**PROBLEM STATEMENT:** Using the listing below, set down each line from the line containing "carve(piece, taken, cutters)" through the line containing "before = set(bpy.data.objects)", both ends included, exactly and with nothing added.

**EXTRACTED DATA:**
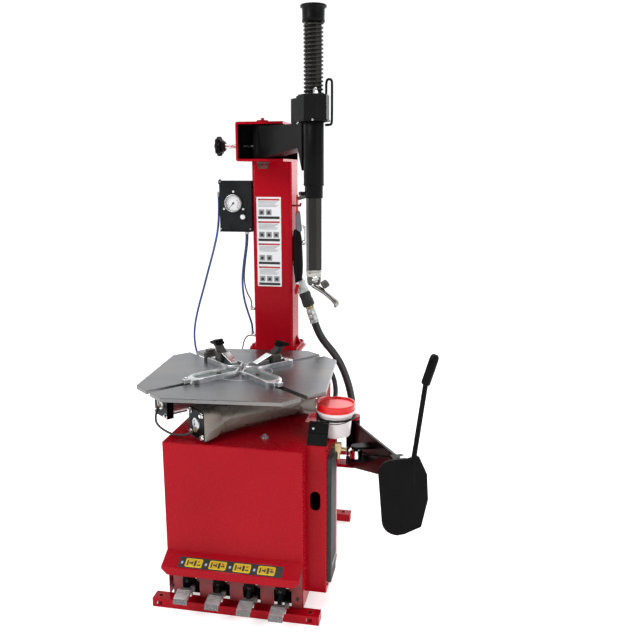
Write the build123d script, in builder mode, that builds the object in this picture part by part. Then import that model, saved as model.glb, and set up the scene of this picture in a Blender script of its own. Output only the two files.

* * *

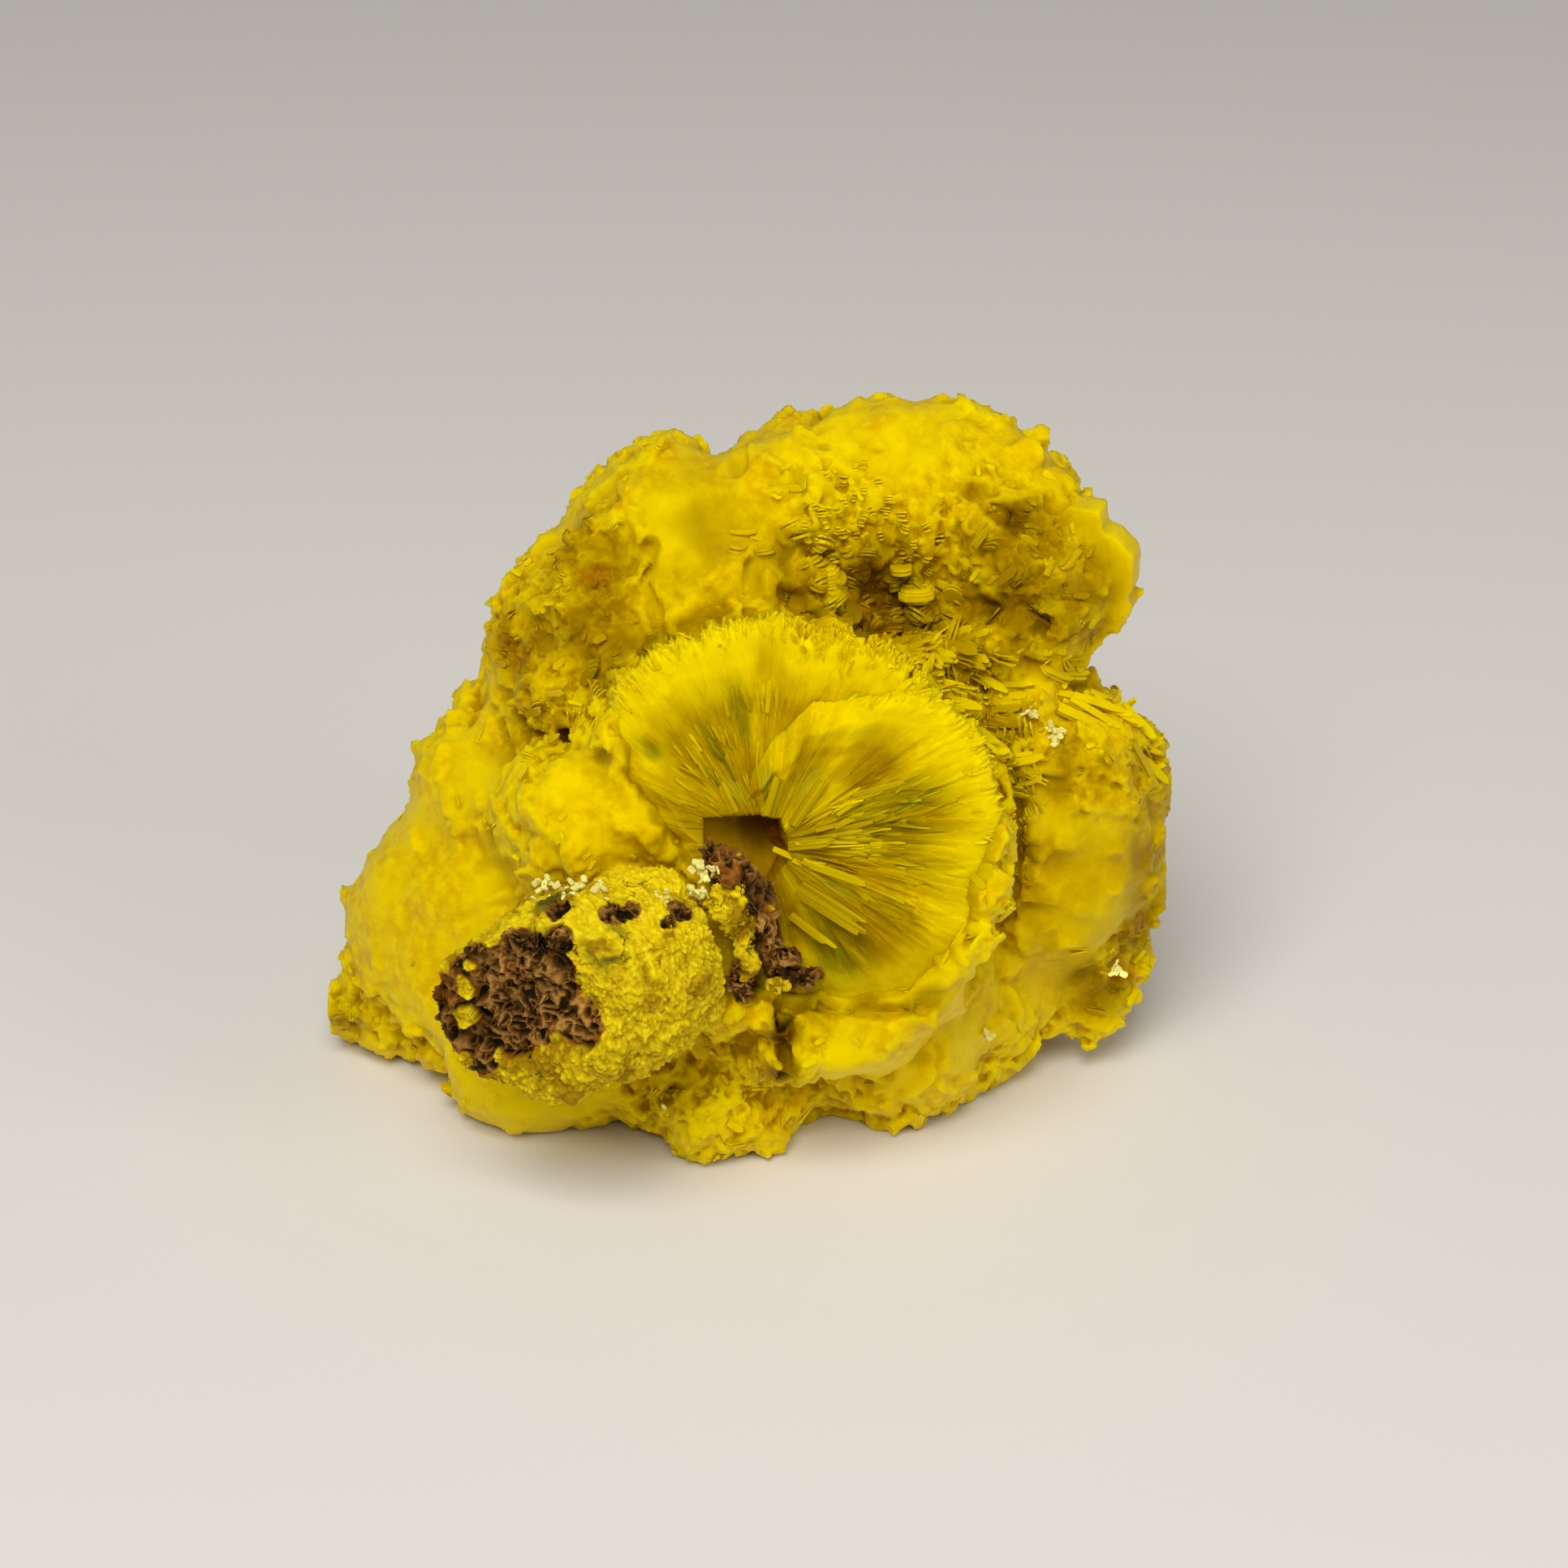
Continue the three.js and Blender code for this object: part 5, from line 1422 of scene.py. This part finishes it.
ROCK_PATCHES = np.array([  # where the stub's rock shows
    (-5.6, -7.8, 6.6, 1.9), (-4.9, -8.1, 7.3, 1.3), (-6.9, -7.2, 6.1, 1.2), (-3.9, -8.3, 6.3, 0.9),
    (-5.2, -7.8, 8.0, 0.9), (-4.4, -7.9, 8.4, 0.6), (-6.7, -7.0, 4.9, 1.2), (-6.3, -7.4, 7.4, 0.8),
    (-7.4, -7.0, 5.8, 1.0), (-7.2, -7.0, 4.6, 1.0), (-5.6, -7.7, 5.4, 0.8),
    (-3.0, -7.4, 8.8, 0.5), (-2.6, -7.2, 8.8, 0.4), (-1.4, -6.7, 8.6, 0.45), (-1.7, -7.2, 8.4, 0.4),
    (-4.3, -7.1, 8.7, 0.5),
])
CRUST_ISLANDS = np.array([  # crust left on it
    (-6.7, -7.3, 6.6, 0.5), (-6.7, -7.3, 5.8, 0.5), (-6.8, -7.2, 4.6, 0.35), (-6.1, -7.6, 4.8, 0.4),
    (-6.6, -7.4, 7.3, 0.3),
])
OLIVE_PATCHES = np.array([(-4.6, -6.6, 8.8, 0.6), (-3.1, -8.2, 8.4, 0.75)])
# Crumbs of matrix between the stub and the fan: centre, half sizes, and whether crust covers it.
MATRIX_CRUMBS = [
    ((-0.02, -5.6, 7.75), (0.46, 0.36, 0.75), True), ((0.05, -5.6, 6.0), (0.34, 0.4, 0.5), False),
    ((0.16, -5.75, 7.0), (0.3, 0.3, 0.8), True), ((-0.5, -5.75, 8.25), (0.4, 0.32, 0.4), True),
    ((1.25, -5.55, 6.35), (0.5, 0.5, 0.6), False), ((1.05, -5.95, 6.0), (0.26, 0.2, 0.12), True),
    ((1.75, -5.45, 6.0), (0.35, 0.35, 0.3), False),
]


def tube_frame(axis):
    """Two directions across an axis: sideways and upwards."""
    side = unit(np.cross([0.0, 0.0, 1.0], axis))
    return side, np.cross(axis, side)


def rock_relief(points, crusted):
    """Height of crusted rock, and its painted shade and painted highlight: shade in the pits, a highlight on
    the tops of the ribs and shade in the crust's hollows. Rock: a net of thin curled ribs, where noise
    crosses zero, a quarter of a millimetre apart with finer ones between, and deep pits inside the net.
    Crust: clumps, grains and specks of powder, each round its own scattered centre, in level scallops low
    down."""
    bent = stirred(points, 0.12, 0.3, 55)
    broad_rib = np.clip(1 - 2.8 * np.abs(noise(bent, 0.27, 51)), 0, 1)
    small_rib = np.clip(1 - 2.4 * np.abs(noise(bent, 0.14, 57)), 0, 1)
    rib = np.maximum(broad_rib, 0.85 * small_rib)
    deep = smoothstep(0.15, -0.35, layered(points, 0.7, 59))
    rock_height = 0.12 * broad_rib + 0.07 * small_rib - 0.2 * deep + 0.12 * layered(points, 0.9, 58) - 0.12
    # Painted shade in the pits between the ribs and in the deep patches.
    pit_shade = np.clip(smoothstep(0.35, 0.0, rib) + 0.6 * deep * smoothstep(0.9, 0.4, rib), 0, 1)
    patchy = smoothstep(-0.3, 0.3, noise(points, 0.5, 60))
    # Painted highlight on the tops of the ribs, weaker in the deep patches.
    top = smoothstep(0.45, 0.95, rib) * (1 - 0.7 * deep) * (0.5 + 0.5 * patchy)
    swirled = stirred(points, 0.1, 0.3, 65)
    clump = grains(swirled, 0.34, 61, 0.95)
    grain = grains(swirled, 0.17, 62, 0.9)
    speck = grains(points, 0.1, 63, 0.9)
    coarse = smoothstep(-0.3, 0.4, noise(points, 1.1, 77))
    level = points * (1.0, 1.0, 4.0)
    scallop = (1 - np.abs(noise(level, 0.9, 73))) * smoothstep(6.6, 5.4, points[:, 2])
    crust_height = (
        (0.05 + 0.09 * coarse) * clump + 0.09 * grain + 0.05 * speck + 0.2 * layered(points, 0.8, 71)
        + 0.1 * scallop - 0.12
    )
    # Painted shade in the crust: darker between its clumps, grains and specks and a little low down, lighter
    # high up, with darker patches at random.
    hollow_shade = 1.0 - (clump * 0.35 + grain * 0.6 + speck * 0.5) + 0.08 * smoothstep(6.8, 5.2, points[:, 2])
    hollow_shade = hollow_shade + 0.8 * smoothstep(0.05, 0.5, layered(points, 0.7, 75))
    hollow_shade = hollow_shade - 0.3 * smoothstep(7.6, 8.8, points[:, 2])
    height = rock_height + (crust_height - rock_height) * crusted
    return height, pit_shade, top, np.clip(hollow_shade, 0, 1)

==

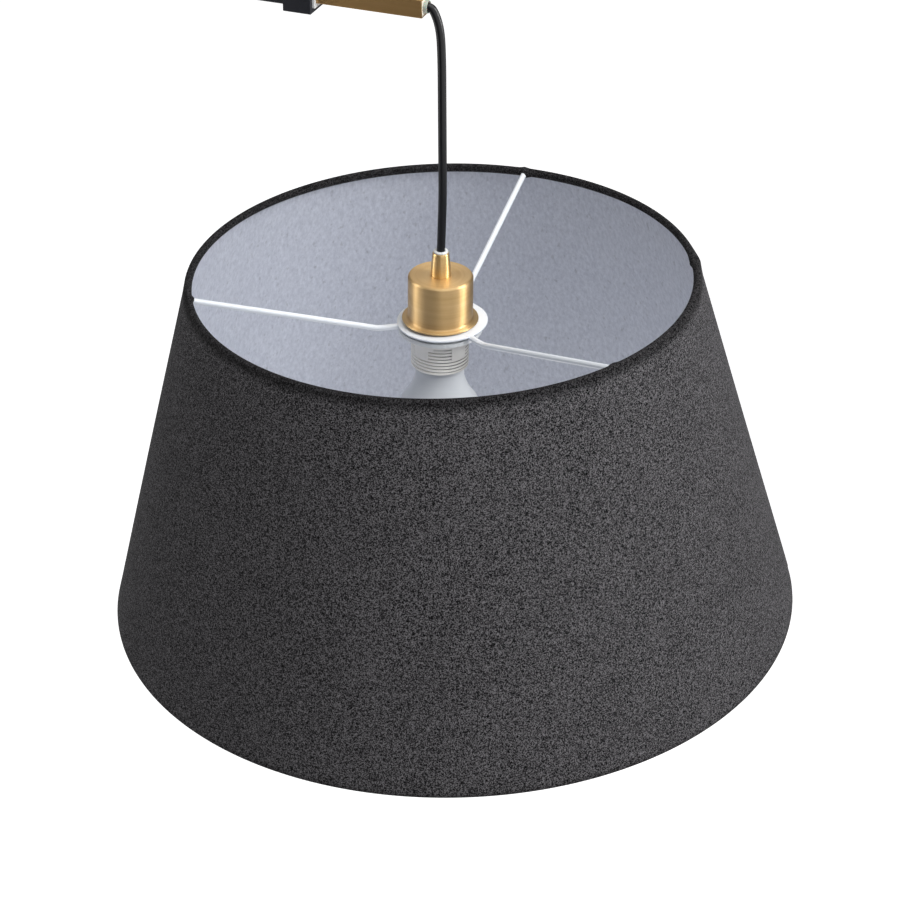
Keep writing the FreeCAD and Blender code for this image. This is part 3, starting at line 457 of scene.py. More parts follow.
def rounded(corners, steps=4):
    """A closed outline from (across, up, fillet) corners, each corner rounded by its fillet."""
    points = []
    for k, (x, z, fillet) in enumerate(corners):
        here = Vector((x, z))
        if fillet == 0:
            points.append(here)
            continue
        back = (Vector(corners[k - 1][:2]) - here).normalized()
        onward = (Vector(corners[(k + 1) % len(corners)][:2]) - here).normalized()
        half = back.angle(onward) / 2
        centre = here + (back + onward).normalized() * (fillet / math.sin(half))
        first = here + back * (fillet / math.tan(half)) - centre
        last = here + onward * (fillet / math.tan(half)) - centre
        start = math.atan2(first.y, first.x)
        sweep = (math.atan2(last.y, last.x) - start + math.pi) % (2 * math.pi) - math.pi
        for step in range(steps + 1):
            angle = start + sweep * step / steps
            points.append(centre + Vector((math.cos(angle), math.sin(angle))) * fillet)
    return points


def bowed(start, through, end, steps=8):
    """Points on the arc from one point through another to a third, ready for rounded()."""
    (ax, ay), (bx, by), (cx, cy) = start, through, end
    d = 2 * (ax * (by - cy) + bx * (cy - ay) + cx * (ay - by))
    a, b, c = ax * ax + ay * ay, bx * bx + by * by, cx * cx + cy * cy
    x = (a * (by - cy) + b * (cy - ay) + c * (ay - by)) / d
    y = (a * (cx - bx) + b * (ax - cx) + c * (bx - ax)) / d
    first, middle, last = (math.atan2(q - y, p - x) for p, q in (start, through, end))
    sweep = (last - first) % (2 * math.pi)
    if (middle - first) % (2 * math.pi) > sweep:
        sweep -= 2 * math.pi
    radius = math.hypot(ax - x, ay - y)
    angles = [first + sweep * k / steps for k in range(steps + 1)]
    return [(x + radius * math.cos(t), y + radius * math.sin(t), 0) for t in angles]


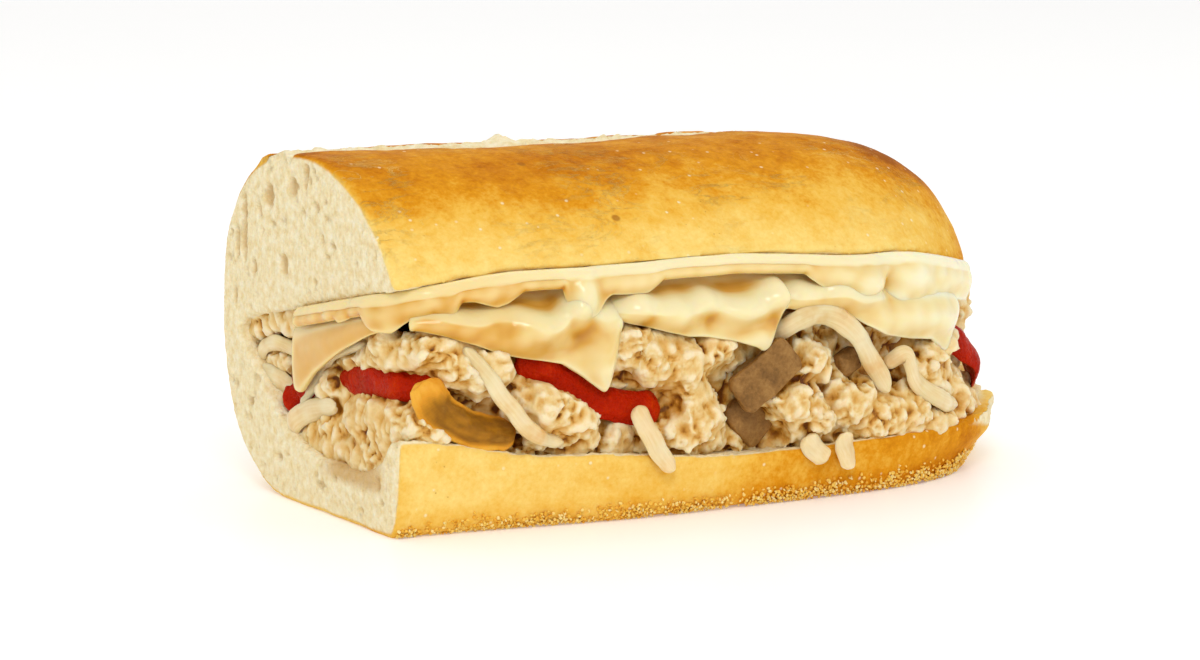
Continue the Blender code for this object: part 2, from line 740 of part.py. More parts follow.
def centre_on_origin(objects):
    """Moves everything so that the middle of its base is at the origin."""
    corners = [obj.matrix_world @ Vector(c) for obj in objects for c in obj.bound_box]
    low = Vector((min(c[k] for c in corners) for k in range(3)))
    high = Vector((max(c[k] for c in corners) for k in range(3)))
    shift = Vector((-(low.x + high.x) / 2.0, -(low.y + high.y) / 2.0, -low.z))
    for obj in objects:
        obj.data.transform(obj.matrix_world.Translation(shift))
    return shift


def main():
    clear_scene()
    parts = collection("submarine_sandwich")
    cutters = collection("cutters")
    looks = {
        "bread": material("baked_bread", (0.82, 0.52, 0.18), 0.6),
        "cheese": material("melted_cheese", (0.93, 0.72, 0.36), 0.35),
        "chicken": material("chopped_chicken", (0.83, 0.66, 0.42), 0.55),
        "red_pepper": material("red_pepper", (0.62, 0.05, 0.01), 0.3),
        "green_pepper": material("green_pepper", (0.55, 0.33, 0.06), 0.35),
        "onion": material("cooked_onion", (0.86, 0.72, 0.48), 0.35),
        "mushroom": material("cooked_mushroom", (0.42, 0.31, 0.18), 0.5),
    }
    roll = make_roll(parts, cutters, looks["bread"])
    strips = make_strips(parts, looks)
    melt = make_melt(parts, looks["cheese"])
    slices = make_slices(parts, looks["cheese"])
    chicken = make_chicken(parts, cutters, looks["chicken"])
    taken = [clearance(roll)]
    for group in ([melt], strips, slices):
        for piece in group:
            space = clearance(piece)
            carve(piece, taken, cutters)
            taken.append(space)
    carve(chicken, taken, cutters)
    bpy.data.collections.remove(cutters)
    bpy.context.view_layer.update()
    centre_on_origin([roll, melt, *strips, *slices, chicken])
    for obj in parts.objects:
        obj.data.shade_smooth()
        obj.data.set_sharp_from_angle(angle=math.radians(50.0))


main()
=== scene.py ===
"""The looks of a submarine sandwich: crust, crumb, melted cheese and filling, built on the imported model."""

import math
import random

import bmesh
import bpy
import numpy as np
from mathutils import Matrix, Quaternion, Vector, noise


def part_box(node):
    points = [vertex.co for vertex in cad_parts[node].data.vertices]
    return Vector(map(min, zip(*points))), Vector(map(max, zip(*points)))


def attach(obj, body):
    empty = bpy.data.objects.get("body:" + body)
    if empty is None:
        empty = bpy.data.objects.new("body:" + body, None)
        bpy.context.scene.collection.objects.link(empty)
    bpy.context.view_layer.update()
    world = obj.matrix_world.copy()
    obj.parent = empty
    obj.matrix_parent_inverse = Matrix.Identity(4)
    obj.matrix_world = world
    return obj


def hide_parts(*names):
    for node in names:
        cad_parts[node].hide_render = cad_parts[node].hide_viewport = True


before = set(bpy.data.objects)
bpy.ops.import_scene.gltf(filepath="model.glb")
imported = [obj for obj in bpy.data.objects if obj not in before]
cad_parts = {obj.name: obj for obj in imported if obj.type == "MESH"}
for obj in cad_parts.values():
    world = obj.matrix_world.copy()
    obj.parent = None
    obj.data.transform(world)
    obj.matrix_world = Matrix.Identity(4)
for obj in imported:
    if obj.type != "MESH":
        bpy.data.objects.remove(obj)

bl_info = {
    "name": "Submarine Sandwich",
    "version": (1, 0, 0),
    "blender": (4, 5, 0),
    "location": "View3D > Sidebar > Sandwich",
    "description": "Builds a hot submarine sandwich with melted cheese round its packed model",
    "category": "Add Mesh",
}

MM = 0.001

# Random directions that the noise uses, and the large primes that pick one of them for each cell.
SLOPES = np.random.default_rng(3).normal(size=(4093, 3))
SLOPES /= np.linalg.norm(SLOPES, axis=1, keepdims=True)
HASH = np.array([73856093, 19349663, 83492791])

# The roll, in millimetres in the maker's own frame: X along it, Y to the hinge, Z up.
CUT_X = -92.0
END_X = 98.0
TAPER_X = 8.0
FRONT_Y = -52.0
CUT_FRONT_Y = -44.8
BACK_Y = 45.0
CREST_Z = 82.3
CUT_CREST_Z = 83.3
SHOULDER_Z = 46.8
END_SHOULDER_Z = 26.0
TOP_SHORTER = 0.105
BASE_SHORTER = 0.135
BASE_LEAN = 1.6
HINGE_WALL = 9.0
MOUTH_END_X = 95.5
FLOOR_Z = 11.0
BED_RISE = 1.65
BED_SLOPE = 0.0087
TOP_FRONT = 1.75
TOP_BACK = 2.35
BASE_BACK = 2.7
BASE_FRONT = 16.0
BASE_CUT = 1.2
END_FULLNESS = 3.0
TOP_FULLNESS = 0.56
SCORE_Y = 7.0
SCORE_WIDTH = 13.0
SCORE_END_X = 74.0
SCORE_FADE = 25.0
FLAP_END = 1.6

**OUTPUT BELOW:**
            carve(piece, taken, cutters)
            taken.append(space)
    carve(chicken, taken, cutters)
    bpy.data.collections.remove(cutters)
    bpy.context.view_layer.update()
    centre_on_origin([roll, melt, *strips, *slices, chicken])
    for obj in parts.objects:
        obj.data.shade_smooth()
        obj.data.set_sharp_from_angle(angle=math.radians(50.0))


main()
=== scene.py ===
"""The looks of a submarine sandwich: crust, crumb, melted cheese and filling, built on the imported model."""

import math
import random

import bmesh
import bpy
import numpy as np
from mathutils import Matrix, Quaternion, Vector, noise


def part_box(node):
    points = [vertex.co for vertex in cad_parts[node].data.vertices]
    return Vector(map(min, zip(*points))), Vector(map(max, zip(*points)))


def attach(obj, body):
    empty = bpy.data.objects.get("body:" + body)
    if empty is None:
        empty = bpy.data.objects.new("body:" + body, None)
        bpy.context.scene.collection.objects.link(empty)
    bpy.context.view_layer.update()
    world = obj.matrix_world.copy()
    obj.parent = empty
    obj.matrix_parent_inverse = Matrix.Identity(4)
    obj.matrix_world = world
    return obj


def hide_parts(*names):
    for node in names:
        cad_parts[node].hide_render = cad_parts[node].hide_viewport = True


before = set(bpy.data.objects)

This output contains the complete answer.